The interesting part of this to me is the different reactions the two boys have to this forced effort to regain control of their emotions. Harry's instincts seem to be to resist, to carry on fighting both the original desire and the idea of being on the sofa. Eventually he'll come around, sometimes a lot faster than others, and sometimes he is very appropriately contrite. Jeremy seems to take the time-out itself more in stride, seemingly understand that it's a message that his behavior needs adjusting more than it's an actually punishment. Indeed, last evening, his diligent attempts to suck back in his little puffy lower lip amid heavy sighs and sobs literally made both his mother and I turn away in laughter.

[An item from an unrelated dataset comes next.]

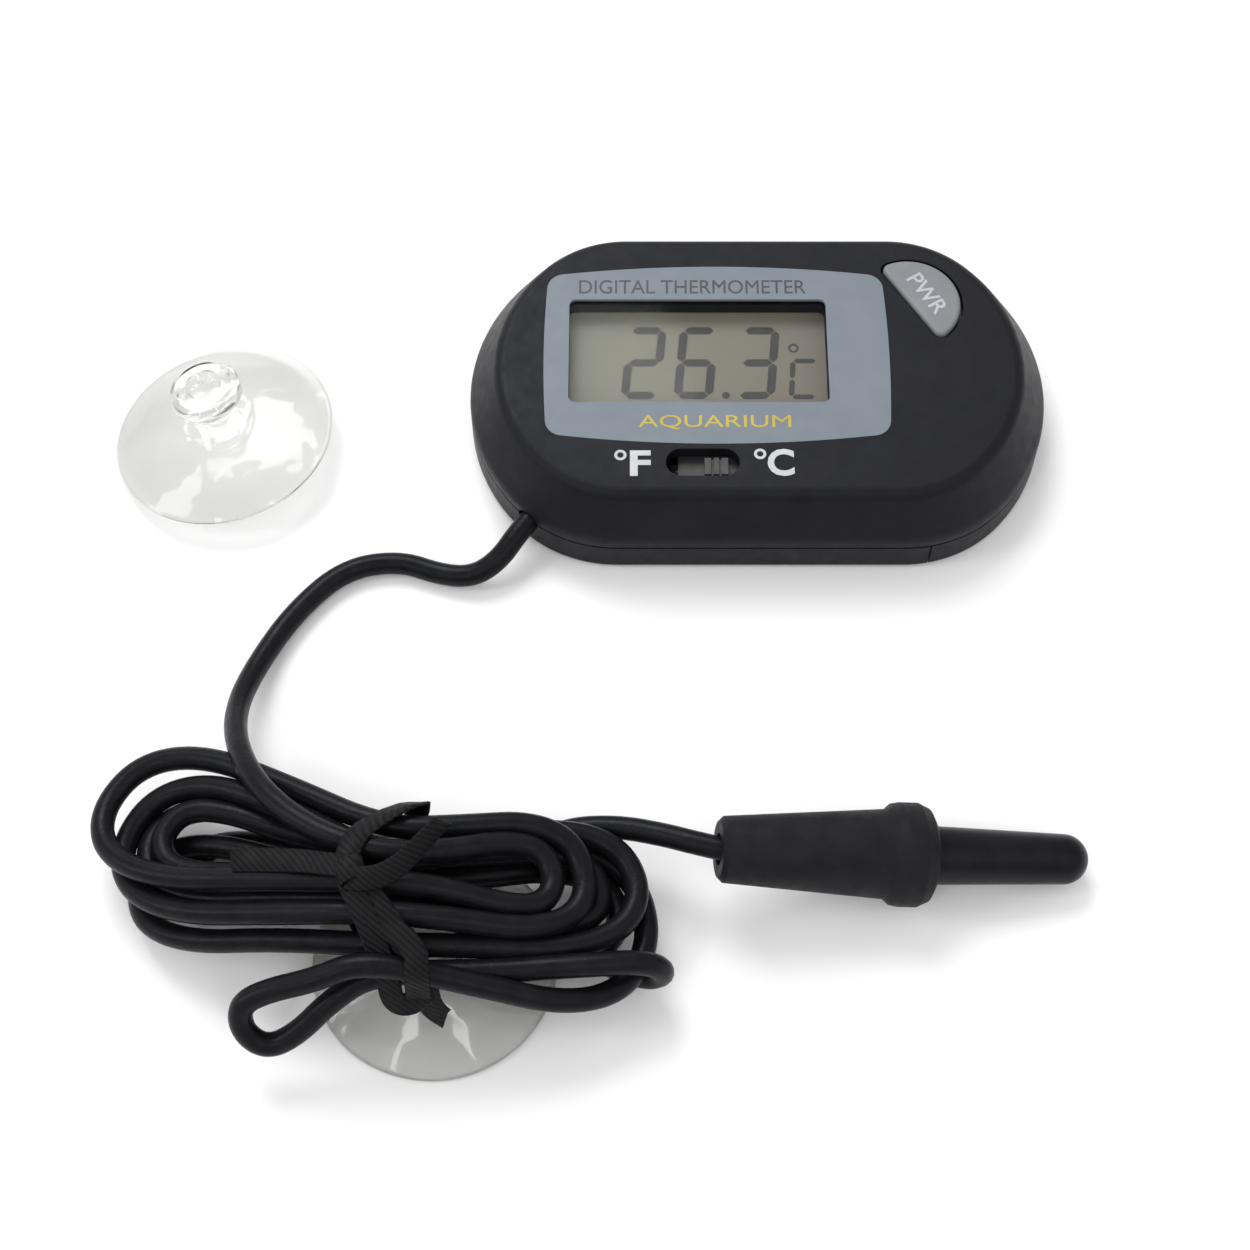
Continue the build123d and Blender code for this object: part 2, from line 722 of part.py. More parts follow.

I think that it's this difference that, as much as anything, probably sums up the stereotypical difference between first and second children. Sure, personalities matter, but I've got to believe that for a first child whose only real early role models are adults - adults who don't receive time-outs - such incidents have to be a little harder to understand than for a second child who has grown up watching another little person experience the same. To the second child, I think it's a lot more just something that happens; an "OK, OK, I understand." To the first child, it's something that has to be figured out and it's all about the self, with little frame of reference other than parents who don't seem to happy. "Why am I the only one you gets time-outs?" There's a lot more to human behavior and learning, sure, but it just feels like this is a marked difference depending on the order of birth.